I moved to Wisconsin in the summer of 1980. Before that, I led the Dutchess County Arts Council and served as the vice chair of the National Fine Arts Committee of the 1980 Winter Olympics. I had decided to go back to making my living as an artist, and my partner at the time, Toni Fountain Sikes, encouraged me to come out and live with her. As there were many great spaces for studios in Madison, a robust gallery scene in Chicago and many opportunities in Madison, her offer made sense on many levels.

In 1981, we moved into the first floor of a charming old house on First Street in Mount Horeb owned by local grocer Bill and his wife Vickey. While this was going on, a Madison-based artist introduced me to his gallery, the prestigious Zolla-Lieberman Gallery in Chicago. Co-owner Roberta Lieberman said that she would be willing to hang one of my pieces in their storage area.

That was not the invitation I had in mind, but the offer seemed way better than no or asking me to come back in six months, so I accepted her offer with pleasure. Roberta then selected a piece, and I went my merry way. In a couple of months, Roberta called me back and said someone bought it. Could I bring down another? I did.

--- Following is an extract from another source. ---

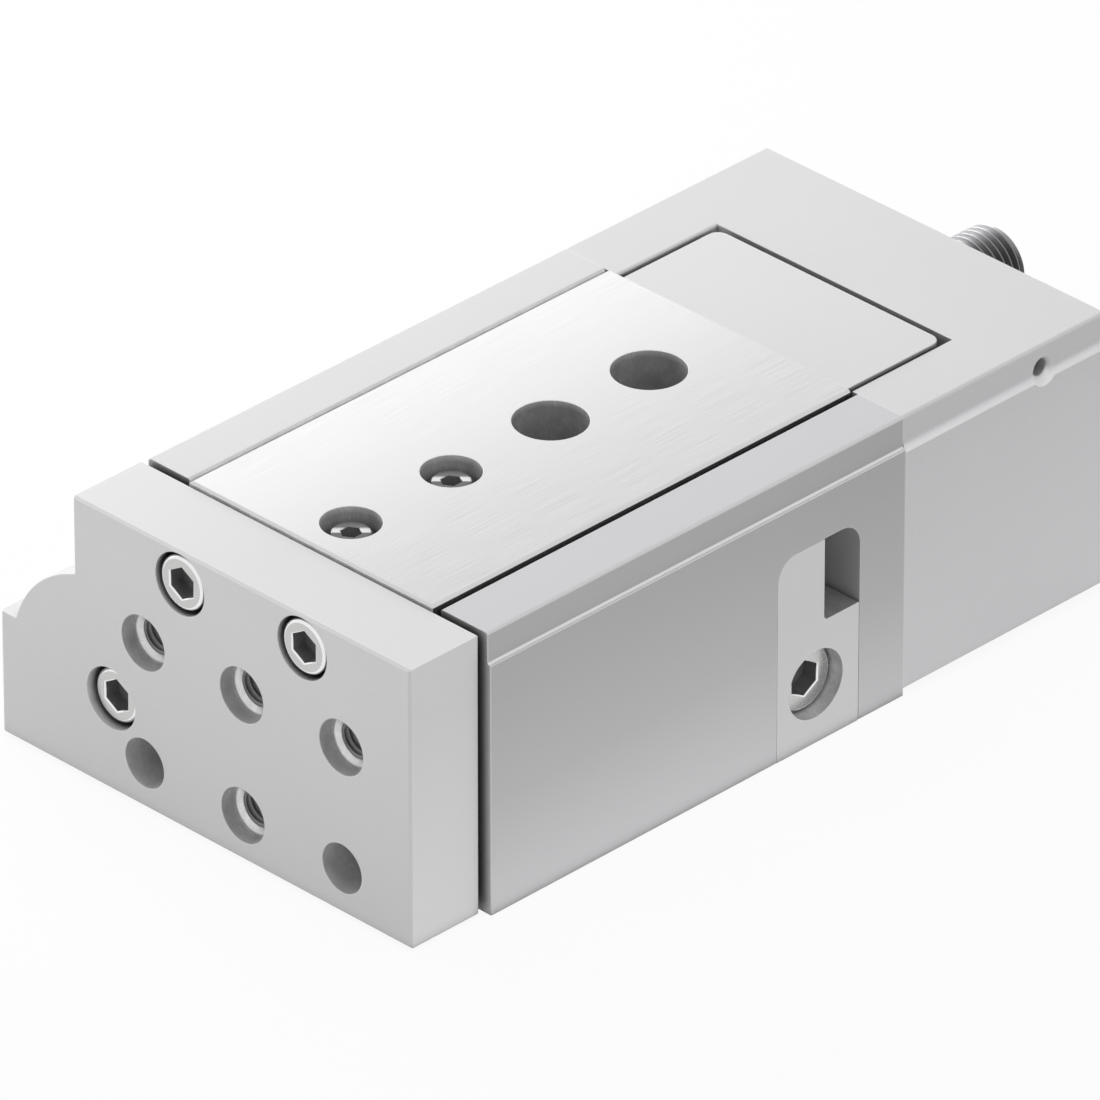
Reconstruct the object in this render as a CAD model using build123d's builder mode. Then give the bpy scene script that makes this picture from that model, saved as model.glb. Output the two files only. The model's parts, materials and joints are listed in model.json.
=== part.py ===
from build123d import *
import math
import os

# Pneumatic slide table with a recessed slide, a yoke plate and a ball-cage guide.
# Millimetres. The slide moves out along -Y, +Z is up, the mounting face is at Z = 0.

# Travel
stroke = 30.0
absorber_travel = 6.0

# Lengths along Y, from the front of the yoke plate to the rear
yoke_thickness = 11.0
yoke_gap = 0.7
front_body_beyond_stroke = 37.1
rear_body_length = 33.8
absorber_protrusion = 11.0
rear_pocket_length = 16.6
slide_seam_gap = 0.3
slide_rear_gap = 1.2

# Body section, measured from the slide's centre line and the mounting face
body_height = 37.2
body_left_reach = 40.1
body_right_reach = 28.1
body_upper_left = 27.0
flange_height = 17.1
boss_radius = 15.5
boss_shift = 1.2
boss_drop = 0.2
rear_body_lift = 1.0
edge_break = 0.3

# Long ledge under the top edge of the right side
ledge_drop = 4.2
ledge_depth = 0.45
ledge_slope_height = 0.45
rear_ledge_drop = 4.6
rear_ledge_slope_height = 1.5

# Yoke plate section
yoke_lift = 0.3
yoke_top_gap = 0.2
yoke_half_width = 27.05
yoke_left_reach = 39.55
yoke_flange_height = 16.6
yoke_boss_radius = 15.0

# Holes in the yoke plate
hole_pitch = 16.0
lower_hole_height = 6.2
centring_radius = 3.5
centring_depth = 2.0
mounting_thread_radius = 2.1
thread_chamfer = 0.5
access_hole_radius = 3.15
yoke_screw_spread = 19.7
yoke_screw_drop = 4.6
rod_screw_recess = 0.9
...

After a few more were sold, I was invited to a group show, and as my good fortune had it, a couple of pieces from that exhibit sold as well. At the time, other doors started to open. I was invited to create the set for a modern dance performance in Madison, and I got hired to create large site-specific installations in two corporate headquarters, one for a Hilton Hotel and another for a shopping mall, both in Tennessee.

Then Roberta offered me a one-man show for December 1981. It would run right through the Christmas holidays, closing the first week of January. I had been given a prime spot. My challenge was that I didn’t have enough works of art to fill the gallery. I needed help.

I learned of a government program wherein nonprofits could receive grants to hire Laotian refugees. The nonprofit’s responsibility was to teach the Laotians about working in America, how to open a bank account, report on time, do the work assigned, get paid and manage their money, rent and whatever. So I pitched the dance company to go after the grant. The person would work for me, and I would make sets for the dance company at no charge, just the cost of materials.

It turned out my Laotian assistant, Kam, was quite handy with tools and had a couple of cousins who loved the idea of working for a crazy American artist, resulting in my having three assistants. At the time, I was creating relief sculptures made out of stripped branches joined together to create an organic fame to which I’d attach fiber panels. In short order, I had to hustle to keep ahead of them as they became quite adept at the assembly. The long and short of it is we got the work done in time and installed in the gallery.

The gallery had a big opening; lots of people came, wine drunk and great press, but not one piece sold then or throughout the exhibition. So after New Year’s, I was depressed. I had burned through my savings. I had about $38 left. My landlord, Bill, asked, “What will you do with the $38? I suggest you blow it all on a party. Let’s call it ‘Forget Winter’ and urge everyone to come with beach wear.”

On party night, a once-in-100-year blizzard blasted Mount Horeb. Temperatures plunged. Did that stop anyone from coming? No, it did not. Toni, who was friends with the governor’s press officer, arranged for snowplow-led state police escorts from Madison. Toni’s girlfriend, visiting from Alabama, was sure I’d call it off. Toni told her, “Are you kidding? He’s from Lake Placid; they live for days like this.” (Toni’s first hockey game was attending the 1980 U.S.-Soviet game. We had center ice seats in the bleachers).

It was an insane party. The last thing I remembered was lying spread-eagled flat on my back with people dancing about. In the morning, people were sleeping all over the place in all manner of dress. I was woken by the phone ringing, which, to my throbbing head, sounded like a fire alarm. It was Roberta.

“Naj, are you sitting down?”

I was.

“Someone came in and bought everything. They bought every piece and would like you to rent a truck and bring them to St. Paul (Minnesota) this week and install them in their new corporate headquarters,” said Roberta. “It’s for a bank in St. Paul. How soon can you come down and get the work? Will tomorrow be OK?”

The postscript driving a large panel truck to St. Paul wasn’t too bad, but driving an empty one back to Chicago with it being blown back and forth in all that wind-driven snow was something I hope never to repeat.

(Naj Wikoff lives in Keene Valley. He has been covering events for the Lake Placid News for more than 15 years.)